The reason for it to exist is not to be a testament to artistry techniques. It’s a tool.

It was a different set of difficulties to get that tool working, but now that I have it, it’s only as useful to me as I am smart enough to know how to employ it.

I’ve had 3D characters for twenty years and not been able to do much good with them.

I don’t like how cruel and isolating my journey was at the start, when I decided not to get employment but go out on my own, become my own boss.

But it gave me direction.

I can teach anyone how to sketch something 3D onto a 2D surface.

And you can practice the muscle memory exercises if you’d like to have more confident lines. (Mostly you practice drawing straight lines and drawing ellipses.)

But to get someone who has no clue who they are, to be able to know what visuals to create, that would be nearly impossible. That’s, “You can lead a horse to water but you cannot make him drink.”

I made some stupid choices in my life. Some may still very well come back to haunt me. But one of the upsides is that my life is rich with experience, and that experience makes it easy to know what to create.

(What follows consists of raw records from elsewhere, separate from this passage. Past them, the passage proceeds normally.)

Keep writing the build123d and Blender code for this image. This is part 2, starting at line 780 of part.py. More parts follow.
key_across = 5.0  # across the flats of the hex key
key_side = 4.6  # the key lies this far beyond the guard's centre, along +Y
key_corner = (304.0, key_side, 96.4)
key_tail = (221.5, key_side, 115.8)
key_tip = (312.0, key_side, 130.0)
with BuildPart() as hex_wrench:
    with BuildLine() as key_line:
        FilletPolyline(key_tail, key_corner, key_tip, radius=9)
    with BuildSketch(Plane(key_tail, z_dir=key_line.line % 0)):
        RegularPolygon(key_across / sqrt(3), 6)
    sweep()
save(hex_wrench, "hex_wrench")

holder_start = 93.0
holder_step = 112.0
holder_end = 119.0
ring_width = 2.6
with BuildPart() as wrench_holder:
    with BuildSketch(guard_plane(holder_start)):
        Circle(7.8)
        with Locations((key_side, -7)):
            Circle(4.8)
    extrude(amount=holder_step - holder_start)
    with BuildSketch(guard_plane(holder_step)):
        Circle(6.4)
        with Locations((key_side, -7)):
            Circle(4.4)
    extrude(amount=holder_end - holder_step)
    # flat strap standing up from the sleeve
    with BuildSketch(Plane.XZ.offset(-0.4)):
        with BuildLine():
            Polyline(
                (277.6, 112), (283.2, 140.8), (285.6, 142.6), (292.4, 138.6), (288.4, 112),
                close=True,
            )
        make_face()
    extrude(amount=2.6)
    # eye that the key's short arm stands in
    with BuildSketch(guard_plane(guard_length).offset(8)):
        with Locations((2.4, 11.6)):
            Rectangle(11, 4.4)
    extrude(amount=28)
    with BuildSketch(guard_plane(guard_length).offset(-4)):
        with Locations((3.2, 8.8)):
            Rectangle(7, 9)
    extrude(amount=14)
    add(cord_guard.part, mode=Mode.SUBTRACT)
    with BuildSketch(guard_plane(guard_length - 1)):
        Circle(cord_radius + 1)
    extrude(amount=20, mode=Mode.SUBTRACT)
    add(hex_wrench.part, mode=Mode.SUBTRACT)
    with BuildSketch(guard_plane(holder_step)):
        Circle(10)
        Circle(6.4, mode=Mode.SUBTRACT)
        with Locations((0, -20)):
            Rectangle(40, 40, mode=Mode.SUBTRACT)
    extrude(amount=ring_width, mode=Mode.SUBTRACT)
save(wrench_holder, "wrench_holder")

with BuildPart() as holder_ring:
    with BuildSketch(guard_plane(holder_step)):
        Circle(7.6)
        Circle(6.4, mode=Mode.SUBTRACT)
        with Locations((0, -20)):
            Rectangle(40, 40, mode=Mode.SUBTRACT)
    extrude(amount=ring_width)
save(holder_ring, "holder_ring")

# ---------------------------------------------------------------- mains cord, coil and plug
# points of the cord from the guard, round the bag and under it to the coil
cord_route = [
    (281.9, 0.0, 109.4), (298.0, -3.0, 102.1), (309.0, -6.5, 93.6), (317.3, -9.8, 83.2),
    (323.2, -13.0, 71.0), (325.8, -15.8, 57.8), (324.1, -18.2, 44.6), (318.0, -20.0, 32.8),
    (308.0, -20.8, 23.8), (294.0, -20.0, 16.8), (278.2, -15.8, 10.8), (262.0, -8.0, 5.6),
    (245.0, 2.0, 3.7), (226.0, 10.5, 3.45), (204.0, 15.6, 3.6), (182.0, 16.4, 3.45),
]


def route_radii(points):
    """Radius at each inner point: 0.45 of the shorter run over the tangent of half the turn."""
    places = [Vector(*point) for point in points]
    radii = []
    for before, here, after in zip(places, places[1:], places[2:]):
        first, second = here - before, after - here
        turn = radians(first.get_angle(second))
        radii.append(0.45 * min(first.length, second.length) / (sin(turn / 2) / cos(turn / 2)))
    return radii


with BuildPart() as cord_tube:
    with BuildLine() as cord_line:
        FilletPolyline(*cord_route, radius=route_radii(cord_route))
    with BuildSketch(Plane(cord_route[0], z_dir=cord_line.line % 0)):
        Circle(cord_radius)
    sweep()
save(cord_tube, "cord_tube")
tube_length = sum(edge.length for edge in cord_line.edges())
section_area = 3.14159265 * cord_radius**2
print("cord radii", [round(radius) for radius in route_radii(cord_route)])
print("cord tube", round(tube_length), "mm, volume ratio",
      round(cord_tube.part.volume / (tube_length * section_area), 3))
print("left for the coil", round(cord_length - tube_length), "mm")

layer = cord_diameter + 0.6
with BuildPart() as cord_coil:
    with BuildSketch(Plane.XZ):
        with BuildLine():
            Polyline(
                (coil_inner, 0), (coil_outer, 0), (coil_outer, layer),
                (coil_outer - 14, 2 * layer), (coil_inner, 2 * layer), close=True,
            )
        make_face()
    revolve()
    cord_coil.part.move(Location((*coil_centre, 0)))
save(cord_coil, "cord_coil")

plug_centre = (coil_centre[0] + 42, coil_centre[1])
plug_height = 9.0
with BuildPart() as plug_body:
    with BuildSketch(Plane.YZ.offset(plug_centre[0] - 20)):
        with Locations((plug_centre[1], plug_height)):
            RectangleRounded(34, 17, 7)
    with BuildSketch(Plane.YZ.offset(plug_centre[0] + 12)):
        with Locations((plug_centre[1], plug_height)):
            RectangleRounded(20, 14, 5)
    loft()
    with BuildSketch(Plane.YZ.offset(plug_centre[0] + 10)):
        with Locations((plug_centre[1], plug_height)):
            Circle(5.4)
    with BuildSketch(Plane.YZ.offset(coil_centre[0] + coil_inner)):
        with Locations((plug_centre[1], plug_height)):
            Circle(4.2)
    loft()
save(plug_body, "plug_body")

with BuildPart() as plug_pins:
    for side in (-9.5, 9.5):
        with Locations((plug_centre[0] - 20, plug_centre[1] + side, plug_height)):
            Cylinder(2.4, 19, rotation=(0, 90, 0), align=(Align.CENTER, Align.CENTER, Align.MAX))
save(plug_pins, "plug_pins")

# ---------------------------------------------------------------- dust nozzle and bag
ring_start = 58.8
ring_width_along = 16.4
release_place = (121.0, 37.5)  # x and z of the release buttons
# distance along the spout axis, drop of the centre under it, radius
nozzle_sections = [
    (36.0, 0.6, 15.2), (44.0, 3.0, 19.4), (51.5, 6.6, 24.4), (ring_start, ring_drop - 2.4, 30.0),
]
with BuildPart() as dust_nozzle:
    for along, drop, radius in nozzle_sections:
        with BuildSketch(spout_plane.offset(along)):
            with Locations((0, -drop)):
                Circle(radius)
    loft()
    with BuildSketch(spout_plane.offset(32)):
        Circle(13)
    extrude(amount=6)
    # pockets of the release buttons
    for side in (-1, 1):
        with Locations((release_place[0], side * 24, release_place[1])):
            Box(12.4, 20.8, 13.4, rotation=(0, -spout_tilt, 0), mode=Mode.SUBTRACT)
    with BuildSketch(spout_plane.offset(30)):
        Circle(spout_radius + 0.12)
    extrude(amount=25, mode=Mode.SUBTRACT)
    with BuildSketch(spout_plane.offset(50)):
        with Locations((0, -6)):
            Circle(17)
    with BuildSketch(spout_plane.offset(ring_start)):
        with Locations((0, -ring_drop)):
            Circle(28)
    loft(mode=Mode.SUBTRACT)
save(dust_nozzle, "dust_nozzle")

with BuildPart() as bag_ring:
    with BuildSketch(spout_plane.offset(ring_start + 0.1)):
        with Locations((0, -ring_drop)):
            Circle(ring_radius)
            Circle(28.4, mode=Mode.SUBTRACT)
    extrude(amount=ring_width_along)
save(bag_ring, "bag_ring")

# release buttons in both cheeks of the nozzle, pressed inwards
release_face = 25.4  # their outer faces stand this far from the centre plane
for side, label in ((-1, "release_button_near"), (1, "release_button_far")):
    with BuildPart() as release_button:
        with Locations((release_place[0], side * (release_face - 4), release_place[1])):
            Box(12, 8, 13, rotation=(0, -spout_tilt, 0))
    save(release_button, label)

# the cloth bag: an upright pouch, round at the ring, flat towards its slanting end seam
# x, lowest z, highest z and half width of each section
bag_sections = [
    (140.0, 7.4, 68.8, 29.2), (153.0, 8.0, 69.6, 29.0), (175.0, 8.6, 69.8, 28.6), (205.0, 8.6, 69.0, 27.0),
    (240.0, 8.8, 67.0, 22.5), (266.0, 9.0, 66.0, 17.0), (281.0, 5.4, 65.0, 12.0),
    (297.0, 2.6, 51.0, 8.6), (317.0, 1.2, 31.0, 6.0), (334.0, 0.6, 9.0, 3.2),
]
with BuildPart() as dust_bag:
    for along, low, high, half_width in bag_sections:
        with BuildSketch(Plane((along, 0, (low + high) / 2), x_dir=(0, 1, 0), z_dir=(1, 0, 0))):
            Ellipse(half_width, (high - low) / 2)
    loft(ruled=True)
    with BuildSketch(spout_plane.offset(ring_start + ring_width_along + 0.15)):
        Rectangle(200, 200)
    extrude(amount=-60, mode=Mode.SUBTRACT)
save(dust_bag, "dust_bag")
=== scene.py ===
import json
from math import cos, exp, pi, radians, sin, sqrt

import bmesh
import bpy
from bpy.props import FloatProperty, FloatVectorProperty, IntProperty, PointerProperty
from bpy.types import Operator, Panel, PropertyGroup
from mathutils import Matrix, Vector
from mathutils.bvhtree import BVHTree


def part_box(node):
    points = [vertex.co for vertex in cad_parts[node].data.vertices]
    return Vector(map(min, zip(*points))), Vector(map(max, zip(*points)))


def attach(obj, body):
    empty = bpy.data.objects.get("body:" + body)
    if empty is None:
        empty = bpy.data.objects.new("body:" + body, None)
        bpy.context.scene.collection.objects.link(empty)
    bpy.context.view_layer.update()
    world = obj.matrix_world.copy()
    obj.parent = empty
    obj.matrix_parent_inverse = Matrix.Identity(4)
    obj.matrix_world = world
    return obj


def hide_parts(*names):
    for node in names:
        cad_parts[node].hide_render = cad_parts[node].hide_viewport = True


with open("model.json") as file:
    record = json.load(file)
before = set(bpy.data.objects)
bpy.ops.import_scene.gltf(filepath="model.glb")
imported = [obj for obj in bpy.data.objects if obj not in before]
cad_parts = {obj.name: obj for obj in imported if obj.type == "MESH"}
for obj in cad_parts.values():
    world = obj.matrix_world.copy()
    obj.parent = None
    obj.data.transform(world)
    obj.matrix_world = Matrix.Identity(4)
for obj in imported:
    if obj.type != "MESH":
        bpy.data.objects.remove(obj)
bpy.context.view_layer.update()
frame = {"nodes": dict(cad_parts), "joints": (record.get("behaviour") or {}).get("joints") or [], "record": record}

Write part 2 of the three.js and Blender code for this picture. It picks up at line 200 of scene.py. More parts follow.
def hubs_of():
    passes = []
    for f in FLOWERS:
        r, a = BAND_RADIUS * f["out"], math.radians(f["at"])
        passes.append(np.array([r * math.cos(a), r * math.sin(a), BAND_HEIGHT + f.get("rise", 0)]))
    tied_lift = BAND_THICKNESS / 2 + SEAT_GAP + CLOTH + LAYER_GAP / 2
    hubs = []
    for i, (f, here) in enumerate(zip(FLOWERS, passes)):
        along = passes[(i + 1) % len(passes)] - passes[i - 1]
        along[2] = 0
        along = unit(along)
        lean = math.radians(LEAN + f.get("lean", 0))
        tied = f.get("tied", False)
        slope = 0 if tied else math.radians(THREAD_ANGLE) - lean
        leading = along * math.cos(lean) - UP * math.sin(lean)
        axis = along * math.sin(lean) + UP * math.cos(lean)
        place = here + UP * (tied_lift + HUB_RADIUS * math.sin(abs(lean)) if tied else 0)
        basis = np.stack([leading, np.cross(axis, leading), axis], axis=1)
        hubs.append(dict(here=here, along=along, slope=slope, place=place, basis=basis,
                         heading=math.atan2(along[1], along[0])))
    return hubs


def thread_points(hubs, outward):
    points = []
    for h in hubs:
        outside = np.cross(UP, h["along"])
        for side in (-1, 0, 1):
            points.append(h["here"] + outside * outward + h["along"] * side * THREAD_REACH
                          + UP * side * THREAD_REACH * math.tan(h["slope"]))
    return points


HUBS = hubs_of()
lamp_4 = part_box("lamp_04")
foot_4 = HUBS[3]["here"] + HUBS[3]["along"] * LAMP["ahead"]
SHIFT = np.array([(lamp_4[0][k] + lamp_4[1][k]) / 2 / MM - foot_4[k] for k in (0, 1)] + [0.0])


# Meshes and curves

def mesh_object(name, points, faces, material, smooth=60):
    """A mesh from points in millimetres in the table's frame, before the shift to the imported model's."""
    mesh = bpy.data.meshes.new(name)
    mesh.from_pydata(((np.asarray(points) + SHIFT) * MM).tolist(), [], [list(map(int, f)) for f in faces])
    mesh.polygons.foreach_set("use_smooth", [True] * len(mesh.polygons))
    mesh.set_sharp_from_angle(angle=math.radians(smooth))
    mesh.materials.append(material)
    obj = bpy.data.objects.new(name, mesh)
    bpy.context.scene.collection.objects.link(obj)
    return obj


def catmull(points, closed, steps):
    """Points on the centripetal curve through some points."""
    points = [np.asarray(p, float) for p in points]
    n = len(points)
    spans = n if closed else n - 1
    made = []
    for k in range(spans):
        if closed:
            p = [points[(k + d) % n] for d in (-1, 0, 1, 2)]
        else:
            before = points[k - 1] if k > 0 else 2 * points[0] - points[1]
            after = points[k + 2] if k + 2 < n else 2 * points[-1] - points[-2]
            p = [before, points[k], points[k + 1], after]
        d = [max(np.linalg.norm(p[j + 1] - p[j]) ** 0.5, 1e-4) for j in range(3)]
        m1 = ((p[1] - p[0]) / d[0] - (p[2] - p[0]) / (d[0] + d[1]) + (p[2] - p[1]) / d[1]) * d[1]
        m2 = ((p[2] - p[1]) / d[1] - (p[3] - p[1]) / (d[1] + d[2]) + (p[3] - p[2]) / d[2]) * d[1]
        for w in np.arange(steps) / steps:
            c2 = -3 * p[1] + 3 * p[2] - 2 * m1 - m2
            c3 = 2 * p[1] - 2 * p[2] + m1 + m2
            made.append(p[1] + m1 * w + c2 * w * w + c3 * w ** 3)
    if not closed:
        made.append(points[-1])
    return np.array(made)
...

3. Living Patreon To Patreon

I would be appalled to find out I’m 36 and still not only not a millionaire, but that I make about twenty five bucks a month, and the rest of my life’s expenses are still paid for me.

If I had known that I would lead such an embarrassing life, I am not sure I would have gone the way I did. I think I would have gotten my ass back into college and finished a degree, any degree, and gotten some work.

There were reasons why that didn’t happen naturally, but they’re a bit too intense and airing my therapy laundry to put in this article.

This is the way I went.

It has been lonely and fairly penniless.

But I do love the things I have and can create.

Right now, I’m half-way through Paul Scrivens’ 30 Days of Prompts to fill up your content. It’s been great; I really needed the practice and training.

Because about a month ago, I produced a prototype of something I’m very proud of, but it requires a lot of explanation.

It’s one of my simulators, and it is designed to confront a person with how cavalier we’ve made our roads, through an overlay of triggering your fear of heights. It’s a sim based on a painting commissioned by the Swedish Road Association.

I live a weird life, and my contributions are strange, and unusual, and require extensive explanation or they are misunderstood.

These days, when I wander, to paraphrase Tolkien, I am not lost.

Lose sight of the shore for a long time and you may discover new lands. I wish I’d found a way to discover friendships instead of the largely solitary journey I’ve been on, but I know how to navigate now.

I hope I can chart some interesting paths going forward.

The above post was an entry for Paul Scrivens’ 30 Day Prompt Challenge.

Prompt: Would you have gotten on that ship with Columbus with the promise of discovering new riches in the New World?